◆ Provided data:
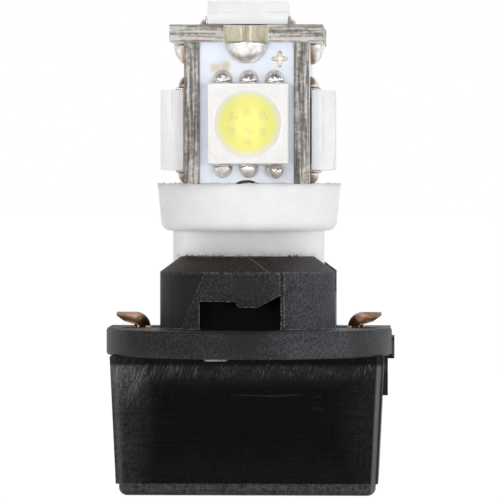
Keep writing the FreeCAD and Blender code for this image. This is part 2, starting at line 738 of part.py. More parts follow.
# One LED: body, filled window, six leads and the solder on its six pads
def make_led_body(name):
    body = new_body(name)
    waist = new_sketch(body, "waist", "XY_Plane", "(led_lift + led_parting)")
    half = "(led_wide / 2)"
    draw(waist, box_corners(f"-{half}", f"-{half}", half, half))
    pad(body, waist, "(led_tall - led_parting)", taper="-led_draft")
    hem = new_sketch(body, "hem", "XY_Plane", "(led_lift + led_parting)")
    draw(hem, box_corners(f"-{half}", f"-{half}", half, half))
    pad(body, hem, "led_parting", reverse=True, taper="-led_draft")
    window = new_sketch(body, "window", "XZ_Plane")
    draw(window, [
        ("0", f"({LED_TOP} - window_deep)"),
        ("window_low / 2", f"({LED_TOP} - window_deep)"),
        ("window_top / 2", LED_TOP),
        ("0", LED_TOP),
    ])
    revolve(body, window, "PartDesign::Groove")
    mark = new_sketch(body, "corner_mark", "XY_Plane", LED_TOP)
    corner = f"({half} + mark_deep)"
    draw(mark, [
        (f"-{corner}", f"-{corner}"),
        (f"-({half} - mark_leg)", f"-{corner}"),
        (f"-({half} - mark_leg)", f"-({half} - mark_deep)"),
        (f"-({half} - mark_deep)", f"-({half} - mark_leg)"),
        (f"-{corner}", f"-({half} - mark_leg)"),
    ])
    pocket(body, mark, "mark_deep")
    return body


def make_led_lens(name):
    body = new_body(name)
    fill = new_sketch(body, "fill", "XZ_Plane")
    full = "(window_deep - lens_sink)"
    rim = f"(window_low / 2 + (window_top - window_low) / 2 * {full} / window_deep)"
    draw(fill, [
        ("0", f"({LED_TOP} - window_deep)"),
        ("window_low / 2", f"({LED_TOP} - window_deep)"),
        (rim, f"({LED_TOP} - lens_sink)"),
        ("0", f"({LED_TOP} - lens_sink)"),
    ])
    revolve(body, fill)
    return body


def make_led_leads(name):
    body = new_body(name)
    section = new_sketch(body, "section", "YZ_Plane", "-lead_pitch")
    face = "(led_wide / 2)"
    outer = f"({face} + lead_thick)"
    rise = "(led_lift + led_parting)"
    draw(section, [
        (f"({face} - lead_foot)", "0"),
        (outer, "0"),
        (outer, rise),
        (face, rise),
        (face, "lead_thick"),
        (f"({face} - lead_foot)", "lead_thick"),
    ])
    three_and_mirror(body, pad(body, section, "lead_wide", symmetric=True))
    return body


def make_led_solder(name):
    body = new_body(name)
    long = "top_solder_long" if name.endswith("top") else "pad_solder_long"
    foot = ("-lead_pitch", "(led_wide / 2 + lead_thick)", "0")
    size = ("pad_solder_half", long, "pad_solder_tall")
    three_and_mirror(body, quarter_dome(body, "blob", foot, size))
    return body


UPRIGHT = (0, 0, 1)
OUTWARD = {"front": (0, -1, 0), "right": (1, 0, 0), "rear": (0, 1, 0), "left": (-1, 0, 0)}
FACES = {"front": FRONT_FACE, "right": "tower_half", "rear": FRONT_FACE, "left": "tower_half"}
INNERS = {"front": FRONT_INNER, "right": SIDE_INNER, "rear": FRONT_INNER, "left": SIDE_INNER}


def make_leds():
    rises = {"front": FRONT_LED_RISE, "rear": FRONT_LED_RISE, "right": SIDE_LED_RISE, "left": SIDE_LED_RISE}
    makers = {"body": make_led_body, "lens": make_led_lens, "leads": make_led_leads, "solder": make_led_solder}
    for kind, make in makers.items():
        for side, normal in OUTWARD.items():
            across, deep, rise = on_side(normal, FACES[side], f"({COLLAR_TOP} + {rises[side]})")
            shift = "front_led_shift" if side == "front" else "0"
            set_frame(make(f"led_{kind}_{side}"), normal, UPRIGHT, (f"{across} + {shift}", deep, rise))
        top_face = ("0", "0", f"({TOWER_TOP} + top_board_thick)")
        set_frame(make(f"led_{kind}_top"), UPRIGHT, (-1, 0, 0), top_face)


def make_solder_joints():
    for side, normal in OUTWARD.items():
        bridge = new_body(f"solder_bridge_{side}")
        quarter_dome(bridge, "drop", ("0", "0", "0"), ("bridge_half", "bridge_drop",
                                                       f"({TOP_HALF} - {FACES[side]})"))
        set_frame(bridge, normal, (0, 0, -1), on_side(normal, FACES[side], TOWER_TOP))
        inward = tuple(-axis for axis in normal)
        seam = new_body(f"base_seam_{side}")
        quarter_dome(seam, "fillet", ("0", "0", "0"), ("seam_half", "seam_tall", "seam_reach"))
        set_frame(seam, inward, UPRIGHT, on_side(normal, INNERS[side], f"({COLLAR_TOP} + board_thick)"))
    for name, side in (("wire_solder_left", -1), ("wire_solder_right", 1)):
        cone = new_body(name)
        section = new_sketch(cone, "section", "XZ_Plane")
        draw(section, [
            (WIRE_BORE, "0"),
            (f"({WIRE_BORE} + wire_solder_spread)", "0"),
            (f"({WIRE_BORE} + wire_solder_neck)", "wire_solder_tall"),
            (WIRE_BORE, "wire_solder_tall"),
        ])
        revolve(cone, section)
        place = (f"{side} * {WIRE_PLACE}", "0", f"({COLLAR_TOP} + board_thick)")
        set_frame(cone, UPRIGHT, (0, 1, 0), place)


def make_chip(name):
    body = new_body(name)
    core = new_sketch(body, "core", "XY_Plane")
    half_wide, half_long = "(chip_wide / 2)", "(chip_long / 2)"
    draw(core, box_corners(f"-{half_wide}", f"-{half_long}", half_wide, half_long))
    pad(body, core, "chip_tall")
    caps = new_sketch(body, "caps", "XY_Plane")
    wide, long = f"({half_wide} + chip_cap_proud)", f"({half_long} + chip_cap_proud)"
    draw(caps, box_corners(f"-{wide}", f"({half_long} - chip_cap)", wide, long))
    draw(caps, box_corners(f"-{wide}", f"-{long}", wide, f"-({half_long} - chip_cap)"))
    pad(body, caps, "(chip_tall + chip_cap_proud)")
    return body


def make_chips():
    for side, normal in OUTWARD.items():
        inward = tuple(-axis for axis in normal)
        chip = make_chip(f"resistor_{side}")
        set_frame(chip, inward, UPRIGHT, on_side(normal, INNERS[side], f"({COLLAR_TOP} + chip_rise)"))
    set_frame(make_chip("resistor_top"), (0, 0, -1), (0, 1, 0), ("0", "0", TOWER_TOP))


def check_and_write():
    doc.recompute()
    for item in doc.Objects:
        if any(word in str(state) for state in item.State for word in ("Invalid", "Error")):
            raise SystemExit(f"{item.Name} failed: {item.State}")
    os.makedirs("parts", exist_ok=True)
    for node in nodes:
        shape = node.Shape
        if shape.isNull() or not shape.isValid() or not shape.Solids:
            raise SystemExit(f"{node.Label} has no valid solid")
        shape.exportStep(f"parts/{node.Label}.step")
        print(f"{node.Label}: {len(shape.Solids)} solids, {shape.Volume:.2f} mm3")


make_holder()
make_contact("contact_spring_right", 0)
make_contact("contact_spring_left", 180)
make_bulb_base()
make_lead_wire("lead_wire_left", -1, -1)
make_lead_wire("lead_wire_right", 1, 1)
make_boards()
make_leds()
make_solder_joints()
make_chips()
check_and_write()
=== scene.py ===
import math
import random

import bmesh
import bpy
from mathutils import Matrix, Vector, noise


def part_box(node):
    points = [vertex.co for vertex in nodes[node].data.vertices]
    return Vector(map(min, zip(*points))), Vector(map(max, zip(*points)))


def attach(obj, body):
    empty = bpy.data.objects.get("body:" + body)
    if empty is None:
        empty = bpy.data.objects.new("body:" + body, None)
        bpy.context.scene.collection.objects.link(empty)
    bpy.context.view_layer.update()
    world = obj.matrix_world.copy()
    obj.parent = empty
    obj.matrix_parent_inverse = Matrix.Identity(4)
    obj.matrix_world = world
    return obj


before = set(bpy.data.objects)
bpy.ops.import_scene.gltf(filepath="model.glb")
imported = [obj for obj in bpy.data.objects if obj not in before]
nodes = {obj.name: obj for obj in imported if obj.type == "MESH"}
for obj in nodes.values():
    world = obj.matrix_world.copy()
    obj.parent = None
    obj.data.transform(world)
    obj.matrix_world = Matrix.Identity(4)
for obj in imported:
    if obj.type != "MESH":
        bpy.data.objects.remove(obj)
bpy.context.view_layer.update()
mm = 0.001
print("frame loaded:", len(nodes), "nodes")


# shader wiring: wherever a number goes in, a socket may go in too

def addNode(tree, kind, wires=None, **settings):
    node = tree.nodes.new("ShaderNode" + kind)
    for key, setting in settings.items():
        setattr(node, key, setting)
    for name, source in (wires or {}).items():
        if isinstance(source, bpy.types.NodeSocket):
            tree.links.new(source, node.inputs[name])
        else:
            node.inputs[name].default_value = source
    return node


# runs one kind of sum along a row of numbers
def maths(tree, how, first, *others):
    result = first
    for other in others:
        result = addNode(tree, "Math", {0: result, 1: other}, operation=how).outputs[0]
    return result


def times(tree, *parts):
    return maths(tree, "MULTIPLY", *parts)


def plus(tree, *parts):
    return maths(tree, "ADD", *parts)


def minus(tree, a, b):
    return maths(tree, "SUBTRACT", a, b)


def largest(tree, *parts):
    return maths(tree, "MAXIMUM", *parts)


def unsigned(tree, source):
    return addNode(tree, "Math", {0: source}, operation="ABSOLUTE").outputs[0]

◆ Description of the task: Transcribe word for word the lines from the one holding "before = set(bpy.data.objects)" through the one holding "# shader wiring: wherever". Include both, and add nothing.

◆ Task response:
before = set(bpy.data.objects)
bpy.ops.import_scene.gltf(filepath="model.glb")
imported = [obj for obj in bpy.data.objects if obj not in before]
nodes = {obj.name: obj for obj in imported if obj.type == "MESH"}
for obj in nodes.values():
    world = obj.matrix_world.copy()
    obj.parent = None
    obj.data.transform(world)
    obj.matrix_world = Matrix.Identity(4)
for obj in imported:
    if obj.type != "MESH":
        bpy.data.objects.remove(obj)
bpy.context.view_layer.update()
mm = 0.001
print("frame loaded:", len(nodes), "nodes")


# shader wiring: wherever a number goes in, a socket may go in too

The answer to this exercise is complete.